Another important case NHS V Larner means that employees on long term sick leave can continue to accrue annual leave and are automatically allowed to carry it forward. Most organisations don’t let their employees carry over leave from one year to the next but this case means that people returning to work after sickness can!
What is perhaps worse is the implication that employees on long term absence whose employment is terminated can claim payment for all the holiday they have accrued during the period of their absence: so someone who has been off sick for 2 years would be entitled to be paid for 8 weeks holiday. There is no guidance, yet, on how far back employees can claim.
So what can you do?
- Make it clear in your contracts that only statutory holiday entitlement may be carried over.
- Consider compelling employees to take annual leave while on sick leave, and pay them accordingly: this will at least spread the cost however it is not yet clear whether this would be allowable under the ruling.

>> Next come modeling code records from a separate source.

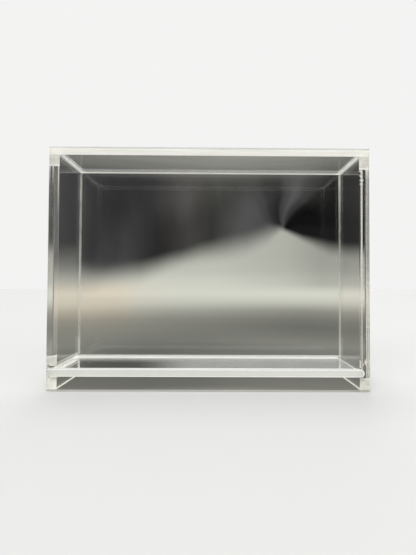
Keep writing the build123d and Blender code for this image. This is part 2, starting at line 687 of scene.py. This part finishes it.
def finish_inner_face(bm, inner, outward):
    """A panel's inner face: cemented under the other sheets, and frosted along the groove's mouth, in the
    front panel painted white as a highlight.
    """
    strip_top = groove_high + (front_burr if outward < 0 else back_burr)
    cut(bm, Y, inner, X, left_high.x, right_low.x)
    cut(bm, Y, inner, Z, top_low.z, sill_high.z, left_low.z, strip_top)
    for face in bm.faces:
        if lies_at(face, Y, inner):
            middle = face.calc_center_median()
            if under_sheet(middle):
                finish = "cemented_face"
            elif groove_high < middle.z < strip_top:
                # the front strip, painted white as a highlight
                finish = "milled_corner_highlight" if outward < 0 else "milled_edge"
            else:
                finish = "polished_acrylic"
            face.material_index = SLOT_OF[finish]


def panel(name, node, low, high, outward):
    """The front or back panel. Outward is -1 for the front one and 1 for the back one."""
    inner, outer = (high.y, low.y) if outward < 0 else (low.y, high.y)
    bm = panel_mesh(low, high, inner, outer, outward)
    finish_groove_end(bm, inner, outward)
    finish_inner_face(bm, inner, outward)
    finish_piece(name, bm, "case", node)


# The other sheets

def frost_lip(bm):
    """Leaves a lip's rounding frosted beside the sheet's broad faces only. The rest is made smooth and
    clear, with painted shade.
    """
    for face in bm.faces:
        # these faces take the clear lip finish with its painted shade
        if lip_shaded_from < abs(face.normal.z) < lip_flat:
            face.material_index = SLOT_OF["smooth_lip_shaded"]


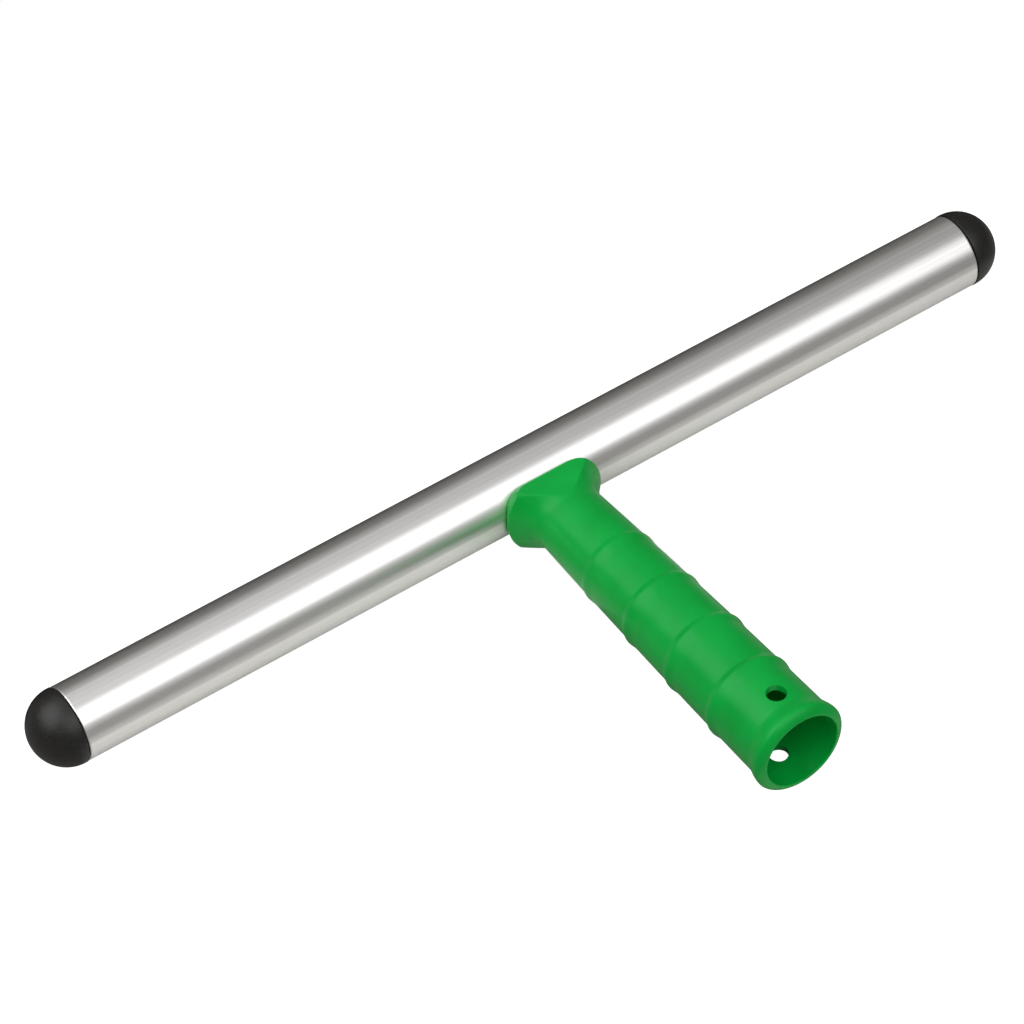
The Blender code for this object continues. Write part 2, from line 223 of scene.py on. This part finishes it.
def ramp(tree, factor, stops):
    """A colour ramp through (place, colour) stops, driven by a socket."""
    node = tree.nodes.new("ShaderNodeValToRGB")
    points = node.color_ramp.elements
    while len(points) < len(stops):
        points.new(0.5)
    for point, (place, colour) in zip(points, stops):
        point.position = place
        point.color = (*colour, 1.0)
    tree.links.new(factor, node.inputs["Fac"])
    return node.outputs["Color"]


def noise(tree, vector, scale, detail=2.0, roughness=0.5):
    """Noise over a coordinate socket, with scale in features per metre."""
    inputs = {"Scale": scale, "Detail": detail, "Roughness": roughness}
    node = add_node(tree, "ShaderNodeTexNoise", inputs)
    tree.links.new(vector, node.inputs["Vector"])
    return node.outputs["Fac"]


def vary_colour(tree, shader, pattern, colours, start, end):
    """Colour a shader from the first colour to the second as a pattern runs from start to end."""
    colour = ramp(tree, pattern, list(zip((start, end), colours)))
    tree.links.new(colour, shader.inputs["Base Color"])


def vary_roughness(tree, shader, pattern, low, high):
    """Spread a shader's roughness from low to high as a pattern runs from 0 to 1."""
    node = add_node(tree, "ShaderNodeMapRange", {"To Min": low, "To Max": high})
    tree.links.new(pattern, node.inputs["Value"])
    tree.links.new(node.outputs["Result"], shader.inputs["Roughness"])


def bump(tree, shader, height, distance, strength=1.0):
    """Bump the shader's surface by a height socket, with distance in metres."""
    node = add_node(tree, "ShaderNodeBump", {"Strength": strength, "Distance": distance})
    tree.links.new(height, node.inputs["Height"])
    tree.links.new(node.outputs["Normal"], shader.inputs["Normal"])


def place_in_metres(tree):
    """Coordinates of the surface in its object's own frame."""
    return add_node(tree, "ShaderNodeTexCoord").outputs["Object"]


def with_number(tree, operation, value, number):
    """A socket's value after one step of arithmetic with a fixed number."""
    node = add_node(tree, "ShaderNodeMath", {1: number}, operation=operation)
    tree.links.new(value, node.inputs[0])
    return node.outputs["Value"]


def round_the_tube(tree):
    """Coordinates unrolled from the tube: the distance along it, drawn out, and the distance round it."""
    split = add_node(tree, "ShaderNodeSeparateXYZ")
    tree.links.new(place_in_metres(tree), split.inputs["Vector"])
    y = with_number(tree, "SUBTRACT", split.outputs["Y"], TUBE_CENTRE.y)
    z = with_number(tree, "SUBTRACT", split.outputs["Z"], TUBE_CENTRE.z)
    angle = add_node(tree, "ShaderNodeMath", operation="ARCTAN2")
    tree.links.new(y, angle.inputs[0])
    tree.links.new(z, angle.inputs[1])
    length = with_number(tree, "MULTIPLY", split.outputs["X"], DRAWN_OUT)
    girth = with_number(tree, "MULTIPLY", angle.outputs["Value"], TUBE_RADIUS)
    join = add_node(tree, "ShaderNodeCombineXYZ")
    tree.links.new(length, join.inputs["X"])
    tree.links.new(girth, join.inputs["Y"])
    return join.outputs["Vector"]


def drawn_aluminium():
    """Bare aluminium with the fine lengthwise lines of drawing, and broader bands of tone."""
    material, tree, shader = new_material("drawn_aluminium_look")
    place = round_the_tube(tree)
    lines = noise(tree, place, scale=2600.0, detail=4.0, roughness=0.6)
    bands = noise(tree, place, scale=800.0, detail=4.0, roughness=0.6)
    vary_colour(tree, shader, bands, ALUMINIUM, start=0.35, end=0.65)
    vary_roughness(tree, shader, lines, low=0.28, high=0.40)
    shader.inputs["Metallic"].default_value = 1.0
    bump(tree, shader, lines, distance=0.00002)
    return material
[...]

- Act promptly in respect of long term sickness issues: take appropriate and reasonable action to minimise the accrual of annual leave from one year to the next.
Of course this isn’t all you should be thinking about.
Prevention is better than cure and research shows that employee engagement is one remedy you can’t afford to ignore.
Did you know Employers lost about 131 million working days as a result of sickness in 2011: that’s 4.5 days per person. 57% of people say they take time when they are not actually ill; 23% report sick due to relationship issues, 25% because they just want a day off and 6% to avoid a problem at work.
Do you know what the average number of days sickness is in your organisation? Most SME’s don’t.
Did you know that organisations with a higher proportion of engaged employees suffer 50% less sickness absence than organisations with more disengaged employees?